Israel Easing Currency Rules to Bring in More Foreign Money

Israel’s tough foreign currency regulations will be eased somewhat to facilitate the inflow of foreign currency and stimulate foreign investments, the governor of the Bank of Israel announced at a news conference Thursday.

The proposed changes, subject to Cabinet and Knesset approval, will take effect “in the near future,” said Jacob Frenkel, the head of Israel’s central bank.

His announcement was received favorably by local investors, but sent prices down on the Tel Aviv Stock Exchange. Especially hard hit were issues traded overseas.

Under the revised rules, Israeli citizens will be allowed to hold foreign currency in Israeli banks and use it to buy and sell shares on overseas stock exchanges.

There will be no limit on the amount of foreign currency that may be held in Israeli banks. But it will have to be purchased with foreign currency, not shekels.
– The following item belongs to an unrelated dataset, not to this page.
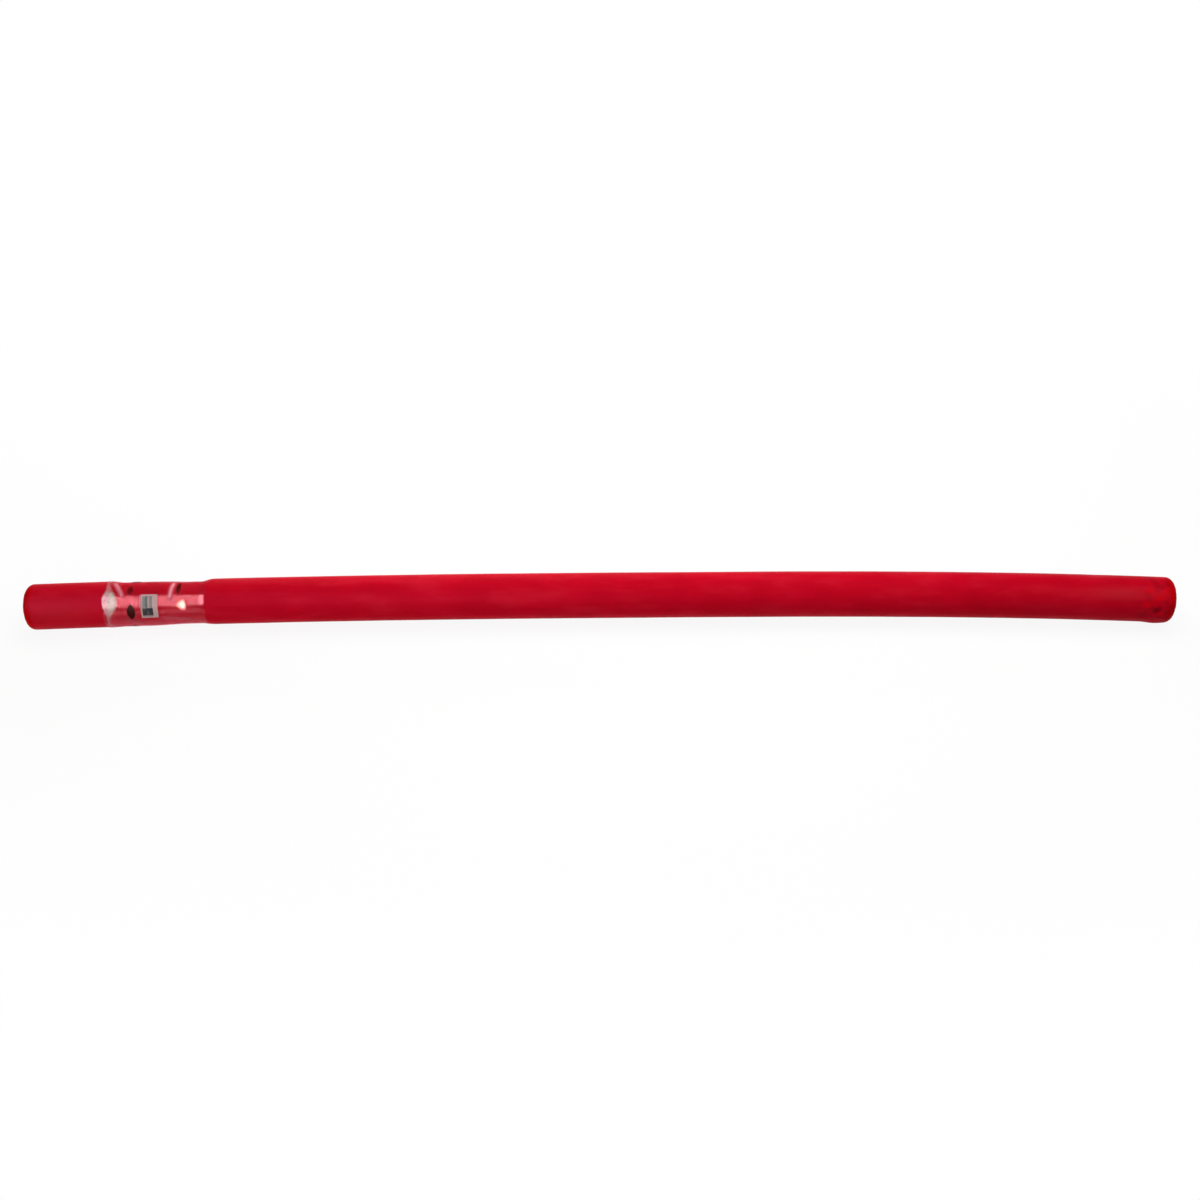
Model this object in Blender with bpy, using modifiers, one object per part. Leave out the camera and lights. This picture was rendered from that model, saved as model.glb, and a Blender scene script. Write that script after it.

The sources, Frenkel said, might be foreign currency left over from the allowance granted for travel abroad or profits earned by Israelis from investments abroad.

Israelis will be able to withdraw foreign currency for travel, transfer it overseas or cash it in for shekels, he said.

The new rules include lower taxes on profits and easier terms for foreign investors and foreign residents who want to transfer money to Israel.